Hay relatos que caen entre la vida y la muerte, donde el reinado de una se confunde en el reinado de otra, y no sabemos si “la reina”, conseguirá salvar su reinado, o lo perderá al estar siendo enterrada viva con su última pareja, o si habrá de volver a Punta Cana quien víctima de la trampa de otra reina (una viuda negra) ve por última vez, en su verde esmeralda, al mar Caribe.

A veces, la brevedad pule al relato. Se trata de dejar al desnudo un significado que brille. El caso del hombre que va por el jardín buscando su gato, mas una boa escapada del circo se le abalanza y lo traga a él. Hay la imagen brevísima que entiende o desentiende, compone o descompone, como la que infunde su tímida luminosidad a la niña Delia cuando ha sido violada, o el veneno en un pastel de cumpleaños que dará a Micaela la felicidad de quedarse con todo lo que el usurero guardaba en su escondite.

De las funciones propias del lenguaje, el refrán (por algo síncopa de: referirán): “perico viejo no aprende a hablar”, lo poético en giros como: “Toda mi piel se volvió ojo”; “¿Qué si Sánchez no es un pueblo? ¿Usted cree que no?”, cuestiones como: “¿lo viste con esos ojos que se ha de comer la tierra?”, descripciones como de templo arruinado: “La iglesia era un galpón de bancas viejas donde un Cristo muy viejo miraba a todos con cara de resignación”.
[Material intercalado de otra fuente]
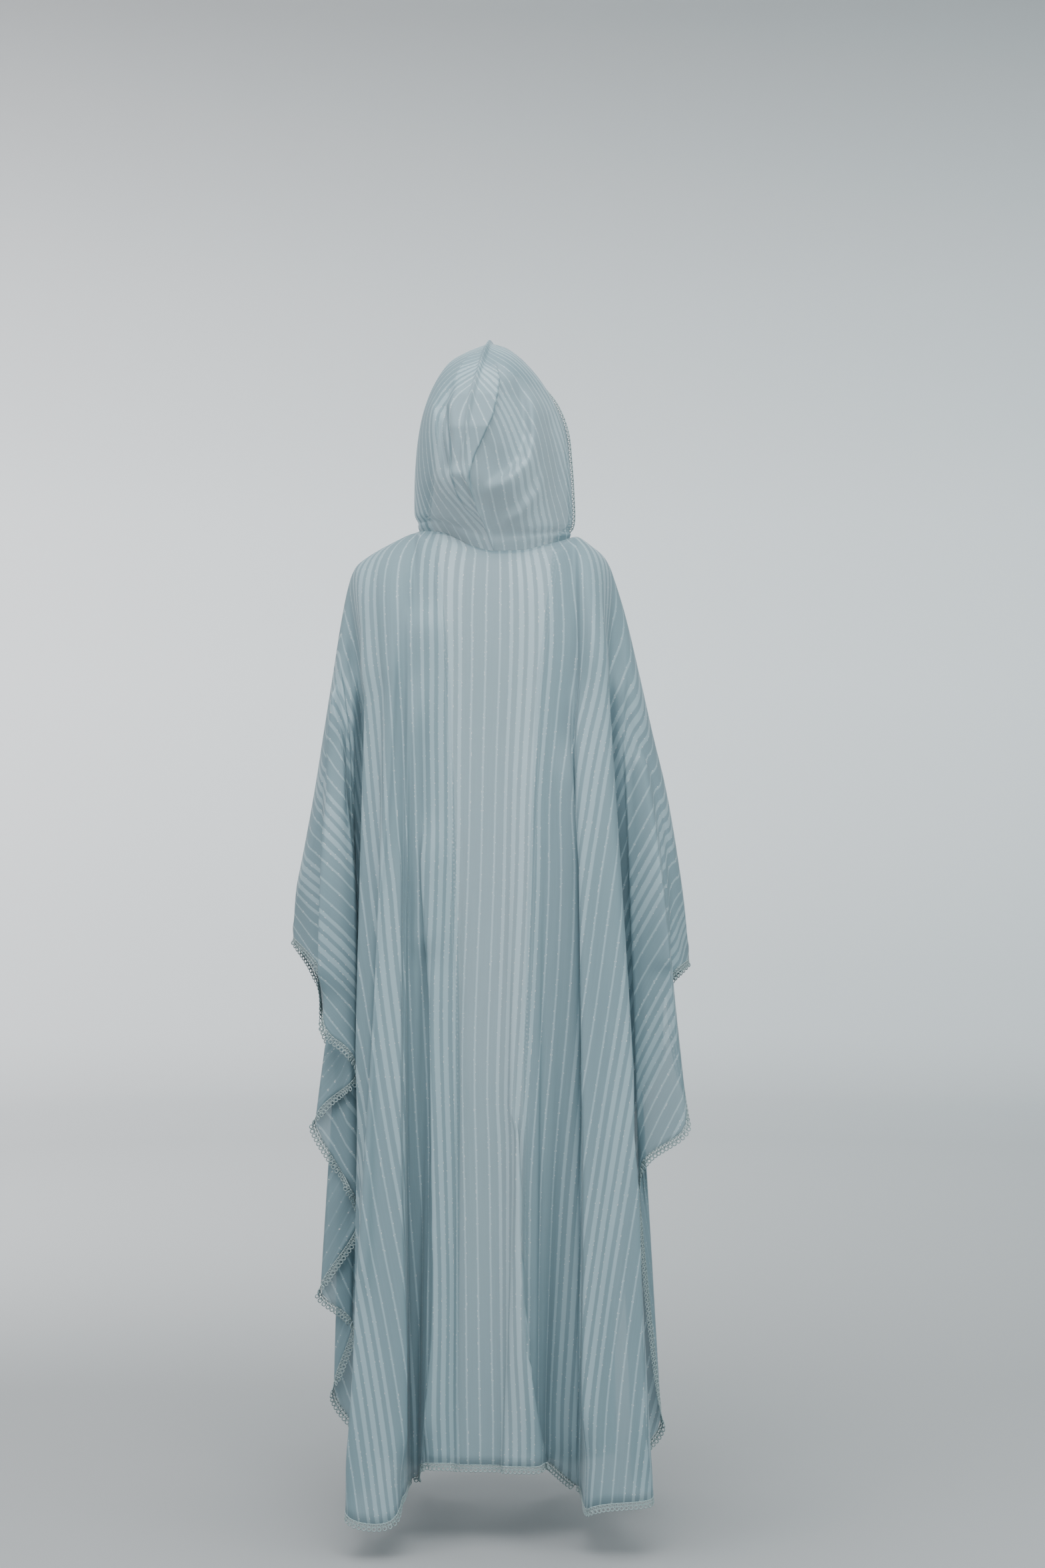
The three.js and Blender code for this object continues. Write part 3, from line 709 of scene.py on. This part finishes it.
def striped_cloth(name, sheer, shine):
    """Crepe ground with satin stripes along the cut's second axis.

    sheer is the share of light that goes straight through, shine how far the stripes show.
    """
    material, nodes, links = new_material(name)
    cut = nodes.new("ShaderNodeUVMap")
    cut.uv_map = "cut"
    split = nodes.new("ShaderNodeSeparateXYZ")
    links.new(cut.outputs[0], split.inputs[0])
    across = split.outputs[0]
    # the stripes' edges waver by a fraction of a millimetre
    waver = noise(nodes, links, cut.outputs[0], 90, 1)
    shift = math_node(nodes, links, "MULTIPLY_ADD", waver, WAVER * MM)
    shift.node.inputs[2].default_value = (STRIPE_START + STRIPE_LEAD - WAVER / 2) * MM
    place = math_node(nodes, links, "ADD", across, shift)
    turns = math_node(nodes, links, "FRACT", math_node(nodes, links, "DIVIDE", place, REPEAT * MM))
    ramp = nodes.new("ShaderNodeValToRGB")
    links.new(turns, ramp.inputs[0])
    stops = ramp.color_ramp.elements
    marks = []
    soft = STRIPE_EDGE / REPEAT
    for middle, width in STRIPES:
        low = (middle - width / 2 + STRIPE_LEAD) / REPEAT
        high = (middle + width / 2 + STRIPE_LEAD) / REPEAT
        marks += [(low - soft, 0), (low + soft, 1), (high - soft, 1), (high + soft, 0)]
    while len(stops) < len(marks):
        stops.new(0.5)
    for stop, (at, value) in zip(stops, marks):
        stop.position = at
        stop.color = (value, value, value, 1)
    satin = math_node(nodes, links, "MULTIPLY", ramp.outputs[0], shine)
    # fine crepe threads, finer across than along
    crepe = noise(nodes, links, cut.outputs[0], 1, 2, (2600, 900, 1))
    slub = noise(nodes, links, cut.outputs[0], 1, 2, (420, 9, 1))
    ground = mix_colour(nodes, links, slub, shade(GROUND, 0.93), shade(GROUND, 1.07))
    colour = mix_colour(nodes, links, satin, ground, SATIN)
    # broad, faint change of tone over the garment
    object_place = nodes.new("ShaderNodeTexCoord")
    tone = noise(nodes, links, object_place.outputs["Object"], 3.2, 2)
    colour = mix_colour(nodes, links, math_node(nodes, links, "MULTIPLY", tone, 0.22),
                        colour, (0.55, 0.58, 0.60, 1), "MULTIPLY")
    # painted glints: pale specks at the edges of the stripes, bright thread with the sparkle of light on it
    # painted into the colour
    edge = math_node(nodes, links, "MULTIPLY", satin, math_node(nodes, links, "SUBTRACT", 1, satin))
    speck = noise(nodes, links, cut.outputs[0], 260, 0)
    rare = math_node(nodes, links, "GREATER_THAN", speck, 0.70)
    painted_glint = math_node(nodes, links, "MULTIPLY", math_node(nodes, links, "MULTIPLY", edge, 4), rare)
    colour = mix_colour(nodes, links, painted_glint, colour, (0.86, 0.88, 0.87, 1))

    cloth = nodes.new("ShaderNodeBsdfPrincipled")
    links.new(colour, cloth.inputs["Base Color"])
    rough = math_node(nodes, links, "MULTIPLY_ADD", satin, -0.24)
    rough.node.inputs[2].default_value = 0.66
    links.new(rough, cloth.inputs["Roughness"])
    cloth.inputs["Specular IOR Level"].default_value = 0.45
    cloth.inputs["Sheen Weight"].default_value = 0.10
    cloth.inputs["Sheen Roughness"].default_value = 0.45
    raised = math_node(nodes, links, "MULTIPLY", satin, 0.6)
    height = math_node(nodes, links, "ADD", math_node(nodes, links, "MULTIPLY", crepe, 0.5), raised)
    bump = nodes.new("ShaderNodeBump")
    bump.inputs["Strength"].default_value = 0.25
    bump.inputs["Distance"].default_value = 0.0004
    links.new(height, bump.inputs["Height"])
    links.new(bump.outputs[0], cloth.inputs["Normal"])
    through_light = nodes.new("ShaderNodeBsdfTranslucent")
    links.new(colour, through_light.inputs["Color"])
    mixed = nodes.new("ShaderNodeMixShader")
    mixed.inputs[0].default_value = 0.25
    links.new(cloth.outputs[0], mixed.inputs[1])
    links.new(through_light.outputs[0], mixed.inputs[2])
    clear = nodes.new("ShaderNodeBsdfTransparent")
    weave = nodes.new("ShaderNodeMixShader")
    weave.inputs[0].default_value = sheer
    links.new(mixed.outputs[0], weave.inputs[1])
    links.new(clear.outputs[0], weave.inputs[2])
    out = nodes.new("ShaderNodeOutputMaterial")
    links.new(weave.outputs[0], out.inputs[0])
    return material


def crochet_yarn(name):
    material, nodes, links = new_material(name)
    place = nodes.new("ShaderNodeTexCoord")
    twist = noise(nodes, links, place.outputs["Object"], 900, 2)
    colour = mix_colour(nodes, links, twist, shade(YARN, 0.86), shade(YARN, 1.12))
    yarn = nodes.new("ShaderNodeBsdfPrincipled")
    links.new(colour, yarn.inputs["Base Color"])
    yarn.inputs["Roughness"].default_value = 0.7
    yarn.inputs["Sheen Weight"].default_value = 0.2
    bump = nodes.new("ShaderNodeBump")
    bump.inputs["Strength"].default_value = 0.4
    bump.inputs["Distance"].default_value = 0.0003
    links.new(twist, bump.inputs["Height"])
    links.new(bump.outputs[0], yarn.inputs["Normal"])
    out = nodes.new("ShaderNodeOutputMaterial")
    links.new(yarn.outputs[0], out.inputs[0])
    return material


SHEER = 0.33
cloth_finish = striped_cloth("striped satin crepe", SHEER, 1.0)
wrong_side = striped_cloth("wrong side of the crepe", SHEER, 0.22)
yarn_finish = crochet_yarn("crochet yarn")


# ---- crochet edging ----
PITCH = 0.0066  # metres from ring to ring
EDGE_STEPS = {"back": 3000, "front": 1800, "opening": 900, "hood": 500}  # points along each edge line
INSIDE = 0.99  # share of a drop at which the points just inside the hem stand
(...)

Se han perdido en la crítica categoremas de identificación. Carta de identidad del cuento es lo inesperado, la sorpresa que late en la maleza del fragor social, entre espinos que ahogan la semilla como en la parábola del sembrador. Es la herida, la “Oscura sinfonía”, el trágico regalo de niña que camina sobre una cuerda floja entre la niebla y la luz. Es la herida del cuento, el cuentista que suele estar adentro de las cosas, y más que las cosas, los orígenes de las cosas. El verde del jardín que con su muerte, autoriza el abuelo.

La perspectiva se relaciona con tener algo qué decir y sobre todo, un para qué, que se asoma aun sin decirlo, sino apenas tocando lo sucedido. Dar a lo narrado cierta dirección y no dejarlo caer a los lados. Fiera cual la leyenda de que niños haitianos invitan a sus casas a los dominicanos, pero estando allí, “sus papás los atrapan, los matan y toda la familia come sancocho de niño”.

Es América que vive “en perpetuo trance de descubrimiento, en permanente contradicción con nosotros mismos”, (Lizarazo) la América latina que Baruc interpreta en su agitada Música de salamandras.

Daniel Baruc Espinal Rivera, Música de salamandras (Premio “Letras de Ultramar” de Cuento 2016), Editora Nacional, República Dominicana, 2017.